Yaro BALAMI Cakasa Nigeria

Profit margins have moved from the depot to the retail stations.


EPC for the full spectrum of oil and gas

April 9, 2021

Yaro P. Balami, managing director and CEO of Cakasa (Nigeria) Company, talks to The Energy Year about how long-awaited projects will stimulate EPC activities in Nigeria and the maintenance advances the company brings to catalyst handling and metering systems. Cakasa provides services to Nigerian oil, gas and industrial infrastructure clients.

How will some of the long-awaited projects in the industry further stimulate EPC activities?
Most mega-projects in Nigeria, as in most markets, are executed by major international EPC firms that have strong technical capabilities. As for us, we fall into the local EPC firm category, with a strong position in Nigeria’s midstream and downstream sectors. Further, we are now aspiring to grow into the upstream space, and with that become a vertically integrated EPC company covering the full spectrum of the oil and gas value chain.
The industry currently offers plenty of opportunities, seen for example in NLNG Train 7, the AKK pipeline, the Dangote Refinery and the development of marginal fields, which are all projects that will create real value in-country and sustain EPC business for the coming years. NLNG Train 7 will revolutionise the EPC landscape as a large array of companies across the nation will have the opportunity to be involved in it. EPC companies are really positioning themselves to play a key role, either in the design packages, in physical construction packages or on the procurement side.

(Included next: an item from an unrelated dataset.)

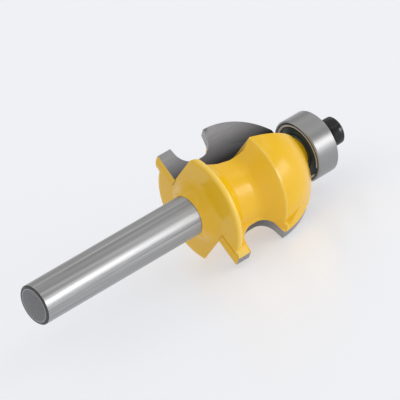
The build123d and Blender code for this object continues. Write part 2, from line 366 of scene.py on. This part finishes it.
class RouterBitFinishSettings(bpy.types.PropertyGroup):
    """Sizes, colours and roughness of the bit's finishes."""

    edge_round: bpy.props.FloatProperty(
        name="Edge Round", description="Width of the rounded edges under the coating", default=0.00012,
        min=0, unit="LENGTH",
    )
    wire_radius: bpy.props.FloatProperty(
        name="Wire Radius", description="Half the thickness of the snap rings' wire", default=0.00025,
        min=0, unit="LENGTH",
    )
    wire_gap: bpy.props.FloatProperty(
        name="Wire Gap", description="Opening between the ends of a snap ring", default=radians(24.0),
        min=0, subtype="ANGLE",
    )
    coat: bpy.props.FloatVectorProperty(
        name="Coat", description="Colour of the coating on the head", subtype="COLOR", size=3,
        default=(0.875, 0.512, 0.003), min=0, max=1,
    )
    # Colour of the painted highlight on the crest and the ridge of the coating
    coat_highlight: bpy.props.FloatVectorProperty(
        name="Coat Highlight", description="Colour of the coating where the crest and the ridge show a painted highlight",
        subtype="COLOR", size=3, default=(0.95, 0.68, 0.16), min=0, max=1,
    )
    coat_roughness: bpy.props.FloatProperty(
        name="Coat Roughness", description="How matt the coating is", default=0.21,
        min=0, max=1, subtype="FACTOR",
    )
    steel: bpy.props.FloatVectorProperty(
        name="Steel", description="Colour of the ground steel", subtype="COLOR", size=3,
        default=(0.42, 0.42, 0.42), min=0, max=1,
    )
    steel_roughness: bpy.props.FloatProperty(
        name="Steel Roughness", description="How matt the ground steel is", default=0.36,
        min=0, max=1, subtype="FACTOR",
    )
    # Painted shade on the bearing rings, nearer the axis, between the head and the bearing
    ring_shade: bpy.props.FloatVectorProperty(
        name="Ring Shade", description="Colour of the bearing rings where shade is painted on them",
        subtype="COLOR", size=3, default=(0.03, 0.045, 0.055), min=0, max=1,
    )
    carbide: bpy.props.FloatVectorProperty(
        name="Carbide", description="Colour of the ground carbide", subtype="COLOR", size=3,
        default=(0.235, 0.23, 0.235), min=0, max=1,
    )
    black: bpy.props.FloatVectorProperty(
        name="Black Oxide", description="Colour of the screw", subtype="COLOR", size=3,
        default=(0.006, 0.006, 0.007), min=0, max=1,
    )
    # Painted shade: the steel shields are coloured dark, standing in for the head's shade on them
    shield: bpy.props.FloatVectorProperty(
        name="Shield", description="Colour of the bearing shields", subtype="COLOR", size=3,
        default=(0.032, 0.052, 0.058), min=0, max=1,
    )
    # Painted highlight: the snap rings are pale and bright in place of the highlight on steel wire
    wire: bpy.props.FloatVectorProperty(
        name="Wire", description="Colour of the snap rings", subtype="COLOR", size=3,
        default=(0.62, 0.62, 0.76), min=0, max=1,
    )
    ball: bpy.props.FloatVectorProperty(
        name="Ball", description="Colour of the bearing balls", subtype="COLOR", size=3,
        default=(0.6, 0.6, 0.62), min=0, max=1,
    )
    cage: bpy.props.FloatVectorProperty(
        name="Cage", description="Colour of the ball cage", subtype="COLOR", size=3,
        default=(0.18, 0.17, 0.15), min=0, max=1,
    )


class RouterBitStageSettings(bpy.types.PropertyGroup):
    """The floor, the lights and the camera."""

    floor_tone: bpy.props.FloatVectorProperty(
        name="Floor", description="Colour of the floor", subtype="COLOR", size=3,
        default=(0.49, 0.49, 0.49), min=0, max=1,
    )
    floor_glow: bpy.props.FloatVectorProperty(
        name="Floor Glow", description="Light of the floor's own, as a sheet lit from below gives",
        subtype="COLOR", size=3, default=(0.445, 0.455, 0.485), min=0, max=1,
    )
    room_light: bpy.props.FloatProperty(
        name="Room Light", description="Strength of the light from all round", default=0.82, min=0,
    )
    side_light: bpy.props.FloatProperty(
        name="Side Light", description="Brightness of the low box of light at the side", default=2.45, min=0,
    )
    glint_light: bpy.props.FloatProperty(
        name="Glint Light", description="Brightness of the narrow light that shows in the coating",
        default=6.5, min=0,
    )
    fill_light: bpy.props.FloatProperty(
        name="Fill Light", description="Brightness of the soft light in front of the bit", default=1.1, min=0,
    )
    lens: bpy.props.FloatProperty(
        name="Lens", description="Focal length in millimetres on a 36 mm sensor", default=377.24,
        min=20, unit="CAMERA",
    )
    camera_place: bpy.props.FloatVectorProperty(
        name="Camera Place", description="Where the camera stands", subtype="TRANSLATION", unit="LENGTH",
        size=3, default=(-0.327028, -0.601470, 0.320809),
    )
    camera_turn: bpy.props.FloatVectorProperty(
        name="Camera Turn", description="How the camera is turned", subtype="EULER", unit="ROTATION",
        size=3, default=(radians(64.06014), radians(18.18171), radians(-40.06644)),
    )


def finish_settings():
    """The finishes' colours and sizes."""
    return bpy.context.scene.router_bit_finish


def coat_colour(finish, looks, place, x, reach):
    """Colour of the coating, slightly uneven, with a painted highlight that makes it paler on the crest and
    the ridge.
    """
    coat = finish.tones(finish.noise(place, COAT_WAVE, 3.0), looks.coat, COAT_TONES)
    # Painted highlight: a paler band on the crest and a pale line along the ridge
    crest = finish.rise(reach, *CREST_HIGHLIGHT_REACH) * x.math("LESS_THAN", FLANGE_END)
    ridge = finish.rise(abs(x - RIDGE), *RIDGE_HIGHLIGHT_WIDTH) * reach.math("GREATER_THAN", RIDGE_FOOT)
    return finish.blend(crest * 0.6 + ridge * 0.4, coat, rgba(looks.coat_highlight))


def shank_colour(finish, looks, place, x, reach, lines):
    """Colour of the shank: drawn, with a darker end face, a painted highlight line round it, a dark chamfer
    outside that, and a painted dark reflection where it meets the head.
    """
    drawn = finish.rise(finish.lines(place, DRAWN_LINES, 4.0, 0.6), *DRAWN_CONTRAST)
    steel = finish.tones(drawn * 0.75 + lines * 0.25, looks.steel, SHANK_TONES)
    # End face painted darker, with a painted highlight line round it and a dark chamfer outside
    mottle = finish.noise(place, SAWN_MOTTLE, 5.0, 0.65)
    end_face = finish.tones(mottle, looks.steel, END_FACE_TONES)
    end_face = finish.blend(reach.math("GREATER_THAN", RIM_HIGHLIGHT_START), end_face, tinted(looks.steel, RIM_HIGHLIGHT_TONE))
    chamfer = finish.tones(mottle, looks.steel, CHAMFER_TONES)
    end_face = finish.blend(reach.math("GREATER_THAN", CHAMFER_START), end_face, chamfer)
    steel = finish.blend(x.math("LESS_THAN", SAWN_END), steel, end_face)
    # Painted dark reflection of the head on the shank, just before the coating
    return finish.blend(x.math("GREATER_THAN", HEAD_REFLECTION_START), steel, tinted(looks.steel, HEAD_REFLECTION_TONE))


def coated_steel(looks):
    """Baked coating with a faint orange peel, over the head; bare ground steel on the shank."""
    finish = Finish("Coated Steel")
    place = finish.place()
    x, y, z = finish.split(place)
    reach = from_axis(y, z)
    bare = x.math("LESS_THAN", COAT_START)
    peel = finish.noise(place, COAT_PEEL, 2.0)
    lines = finish.lines(place, TURNED_LINES, 3.0)
    coat = coat_colour(finish, looks, place, x, reach)
    steel = shank_colour(finish, looks, place, x, reach, lines)
    steel_roughness = looks.steel_roughness - 0.05 + lines * 0.1
    return finish.set(
        base_color=finish.blend(bare, coat, steel),
        metallic=bare,
        specular_ior_level=0.6,
        roughness=(1 - bare) * looks.coat_roughness + bare * steel_roughness,
        normal=finish.bump((1 - bare) * peel * 0.6 + bare * lines * 0.3, 0.25),
    )


def turned_steel(name, looks, share, start=None):
    """Steel ground round the bit's axis. With a start, what is nearer the axis than it is painted near black
    as shade.
    """
    finish = Finish(name)
    place = finish.place()
    lines = finish.lines(place, TURNED_LINES, 3.0)
    colour = finish.tones(lines, looks.steel, [share * tone for tone in RING_TONES])
    ground = 1.0
    if start:
        x, y, z = finish.split(place)
        ground = from_axis(y, z).math("GREATER_THAN", start)
        # Painted shade: near black and not metallic nearer the axis than the start
        colour = finish.blend(ground, rgba(looks.ring_shade), colour)
    return finish.set(
        base_color=colour,
        metallic=ground,
        roughness=looks.steel_roughness - 0.1 + lines * 0.1,
        normal=finish.bump(lines, 0.15),
    )


def ground_carbide(looks):
    """Carbide ground with fine lines along the tip, with a painted reflection dark at its root and bright
    towards its edge, and coated where it isn't ground.
    """
    finish = Finish("Ground Carbide")
    place = finish.place()
    lines = finish.lines(place, TIP_LINES, 4.0)
    x, y, z = finish.split(place)
    ground = x.math("GREATER_THAN", TIP_GROUND_START) * abs(z).math("LESS_THAN", TIP_GROUND_HALF)
    # Painted reflection: dark at the tip's root, bright towards its edge
    bright_reflection = finish.tones(lines, looks.carbide, TIP_BRIGHT_REFLECTION_TONES)
    dark_reflection = finish.tones(lines, looks.carbide, TIP_DARK_REFLECTION_TONES)
    bare = finish.blend(finish.rise(abs(y), *TIP_REFLECTION_SPAN), dark_reflection, bright_reflection)
    return finish.set(
        base_color=finish.blend(ground, rgba(looks.coat), bare),
        metallic=ground,
        roughness=0.34 + lines * 0.12,
        normal=finish.bump(lines, 0.2),
    )


def plain_finish(name, colour, metallic, rough):
    """A finish with a fine grain."""
    finish = Finish(name)
    grains = finish.noise(finish.place(), FINE_GRAIN, 3.0)
    return finish.set(
        base_color=finish.tones(grains, colour, GRAIN_TONES),
        metallic=metallic,
        roughness=rough - 0.05 + grains * 0.1,
        normal=finish.bump(grains, 0.15),
    )


class ROUTERBIT_OT_head(bpy.types.Operator):
    """Finish the coated steel body"""

    bl_idname = "router_bit.head"
    bl_label = "Coated Body"

    def execute(self, context):
        looks = finish_settings()
        piece = softened("cutter_body", "coated_body", looks.edge_round)
        adopt(piece, "cutter_body", coated_steel(looks))
        return {"FINISHED"}


class ROUTERBIT_OT_tips(bpy.types.Operator):
    """Finish the two carbide tips"""

    bl_idname = "router_bit.tips"
    bl_label = "Carbide Tips"

    def execute(self, context):
        finish = ground_carbide(finish_settings())
        for number in (1, 2):
            node = f"carbide_tip_{number}"
            adopt(softened(node, f"ground_tip_{number}"), node, finish)
        return {"FINISHED"}


class ROUTERBIT_OT_bearing(bpy.types.Operator):
    """Finish the pilot bearing and give it its snap rings"""

    bl_idname = "router_bit.bearing"
    bl_label = "Pilot Bearing"

    def execute(self, context):
        looks = finish_settings()
        ring = turned_steel("Ground Ring Steel", looks, 0.84, RING_SHADE_RADIUS)
        # Painted highlight: the wire's pale colour stands in for the highlight on steel wire
        wire = plain_finish("Clip Wire", looks.wire, 0.0, 0.4)
        # Painted shade: the shields are dark in place of the head's shade on steel
        shield = plain_finish("Pressed Shield", looks.shield, 0.0, 0.3).set(specular_ior_level=0.2)
        finishes = {
            "bearing_inner": ring,
            "bearing_outer": ring,
            "bearing_shield": shield,
            "bearing_ball": plain_finish("Polished Ball", looks.ball, 1.0, 0.12),
            "bearing_cage": plain_finish("Moulded Cage", looks.cage, 0.0, 0.5),
        }
        for side, station in (("rear", SNAP_RING_REAR), ("front", SNAP_RING_FRONT)):
            node = f"shield_clip_{side}"
            piece = snap_ring(node, f"snap_ring_{side}", station, looks.wire_radius, looks.wire_gap)
            adopt(piece, node, wire)
        for node in frame["nodes"]:
            for start, finish in finishes.items():
                if node.startswith(start):
                    adopt(softened(node, f"{node}_finished"), node, finish)
        return {"FINISHED"}


class ROUTERBIT_OT_screw(bpy.types.Operator):
    """Finish the screw and its washers"""

    bl_idname = "router_bit.screw"
    bl_label = "Screw and Washers"

    def execute(self, context):
        looks = finish_settings()
        black = plain_finish("Black Oxide", looks.black, 0.0, 0.18)
        washer = turned_steel("Washer Steel", looks, 0.8)
        for node, finish in (("pilot_screw", black), ("flat_washer", washer), ("lock_washer", washer)):
            adopt(softened(node, f"{node}_finished"), node, finish)
        return {"FINISHED"}


class ROUTERBIT_OT_stage(bpy.types.Operator):
    """Set the floor, the lights and the camera"""

    bl_idname = "router_bit.stage"
    bl_label = "Stage"

    def execute(self, context):
        scene = context.scene
        stage = scene.router_bit_stage
        self.lay_floor(scene, stage)
        scene.world = self.room(stage.room_light)
        scene.view_settings.view_transform = "Standard"
        softbox("Side Light", stage.side_light, **SIDE_BOX)
        softbox("Glint Light", stage.glint_light, **GLINT_BOX, diffuse=False)
        softbox("Fill Light", stage.fill_light, **FILL_BOX, glossy=False)
        self.set_camera(scene, stage)
        return {"FINISHED"}

    def lay_floor(self, scene, stage):
        shape = bmesh.new()
        bmesh.ops.create_grid(shape, x_segments=1, y_segments=1, size=FLOOR_HALF)
        bmesh.ops.translate(shape, verts=shape.verts, vec=(0, 0, cad_box[0][2] - FLOOR_DROP))
        mesh = bpy.data.meshes.new("stage_floor")
        shape.to_mesh(mesh)
        shape.free()
        floor = bpy.data.objects.new("stage_floor", mesh)
        scene.collection.objects.link(floor)
        finish = Finish("Stage Floor").set(
            base_color=rgba(stage.floor_tone), roughness=0.3, specular_ior_level=0.5,
            emission_color=rgba(stage.floor_glow), emission_strength=1.0,
        )
        mesh.materials.append(finish.material)

    def room(self, strength):
        """World with a tone for each height that a direction climbs."""
        world = bpy.data.worlds.new("Studio")
        world.use_nodes = True
        graph = Graph(world.node_tree)
        toward = graph.node("ShaderNodeTexCoord", output="Generated")
        height = graph.node("ShaderNodeSeparateXYZ", inputs={0: toward}, output="Z")
        stops = [(place, (tone, tone, tone, 1.0)) for place, tone in SKY_BANDS]
        sky = graph.tree.nodes["Background"]
        graph.feed(sky.inputs["Color"], graph.node("ShaderNodeValToRGB", {"stops": stops}, {0: height}))
        graph.feed(sky.inputs["Strength"], strength)
        return world

    def set_camera(self, scene, stage):
        camera = bpy.data.cameras.new("Camera")
        camera.lens = stage.lens
        camera.sensor_width = 36.0
        camera.clip_start = 0.01
        camera.clip_end = 20.0
        holder = bpy.data.objects.new("Camera", camera)
        holder.location = stage.camera_place
        holder.rotation_euler = stage.camera_turn
        scene.collection.objects.link(holder)
        bpy.context.scene.camera = holder


class ROUTERBIT_PT_panel(bpy.types.Panel):
    """Settings and steps of the router bit"""

    bl_label = "Router Bit"
    bl_idname = "ROUTERBIT_PT_panel"
    bl_space_type = "VIEW_3D"
    bl_region_type = "UI"
    bl_category = "Router Bit"

    def draw(self, context):
        for group in (context.scene.router_bit_finish, context.scene.router_bit_stage):
            for name in group.bl_rna.properties.keys():
                if name not in ("rna_type", "name"):
                    self.layout.prop(group, name)
        for operator in OPERATORS:
            self.layout.operator(operator.bl_idname)


OPERATORS = (
    ROUTERBIT_OT_head,
    ROUTERBIT_OT_tips,
    ROUTERBIT_OT_bearing,
    ROUTERBIT_OT_screw,
    ROUTERBIT_OT_stage,
)
CLASSES = (RouterBitFinishSettings, RouterBitStageSettings, *OPERATORS, ROUTERBIT_PT_panel)


def register():
    for cls in CLASSES:
        bpy.utils.register_class(cls)
    bpy.types.Scene.router_bit_finish = bpy.props.PointerProperty(type=RouterBitFinishSettings)
    bpy.types.Scene.router_bit_stage = bpy.props.PointerProperty(type=RouterBitStageSettings)


def unregister():
    del bpy.types.Scene.router_bit_stage
    del bpy.types.Scene.router_bit_finish
    for cls in reversed(CLASSES):
        bpy.utils.unregister_class(cls)


def main():
    register()
    bpy.ops.router_bit.head()
    bpy.ops.router_bit.tips()
    bpy.ops.router_bit.bearing()
    bpy.ops.router_bit.screw()
    bpy.ops.router_bit.stage()


if __name__ == "__main__":
    main()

How important has the Nigerian Content Development and Monitoring Board (NCDMB) been in bridging the finance gap EPC companies have suffered from?
The NCDMB has been elemental when it comes to enhancing local content in Nigeria. They encourage local companies to access funds, which has been a major issue, as most of the local banks are not ready to fund EPC initiatives. In this sense, the NCDMB came in with a clear directive and target. They identified funding as a major obstacle for local companies and chipped in to back them up and enhance their capabilities.
The board has helped many companies to open up larger workshops or to develop experienced manpower, but stipulates as an essential requirement the training of a local workforce. It’s all about creating in-country value and building local capabilities. The oil and gas industry is a high-skill sector, which means that know-how is the most important building block in order to prosper.

What are Cakasa’s most strategic services?
Cakasa has a long trajectory. In the last 40 years, we have worked in all the sub-sectors of the oil and gas value chain. We have proven that we can provide added-value services to the local market, including representing foreign companies in Nigeria by supporting and selling their products and equipment. In addition, we have a full-fledged maintenance department for the products we supply to the oil and gas sector. From here, we have developed a local team that can intervene for routine, ad-hoc and comprehensive maintenance services.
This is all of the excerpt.